Peter Holmes à Court, a top Australian businessman, was similarly enthusiastic, and arranged for Mr Johnston to meet Russell Crowe, the Hollywood actor, at a gala dinner in Los Angeles. Mr Holmes à Court and Mr Crowe jointly owned a National Rugby League team, the South Sydney Rabbitohs, which was among many sporting teams, star players and charitable organisations that Firepower generously sponsored. It included the Steve Waugh foundation, the Welsh Cardiff Blues rugby union team, the Tongan national rugby team and Australia's V8 Supercar race.

Those individuals and organisations are now owed millions of dollars. Yet Mr Johnston allegedly splashed money around even as his company was losing A$1m a month. He flew to France last year by private jet to attend the Rugby World Cup.

Mr Johnston owns a waterfront villa in Bali and a A$5m house on Queensland's Gold Coast. Until recently, he had a mansion in Perth. His wife, Sandra, wears designer jewellery. His daughters, aged 18 and 19, carry designer handbags and wear A$10,000 watches.

According to The Herald, Mr Johnston marketed a similar fuel-saving pill in New Zealand in 1992. The New Zealand Automobile Association tested it and found it did not work.

More than a decade later, investors bought into Firepower, after being promised a tenfold return on their money.

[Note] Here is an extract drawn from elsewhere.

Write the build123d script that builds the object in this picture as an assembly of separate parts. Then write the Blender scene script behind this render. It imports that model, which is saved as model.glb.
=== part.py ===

While their shares are now worthless, and numerous organisations are counting the cost of their association with Firepower, the most pitiable victims must be the Sydney Kings. The basketball team was stripped of its licence after failing to pay its debts.

So is Mr Johnston in London, Bali, Singapore or the British Virgin Islands, where various reports have placed him? Among those wanting to know are the Australian Tax Office and the Australian Securities and Investment Commission, which are investigating his affairs. The Kings' liquidator is seeking a warrant for his arrest.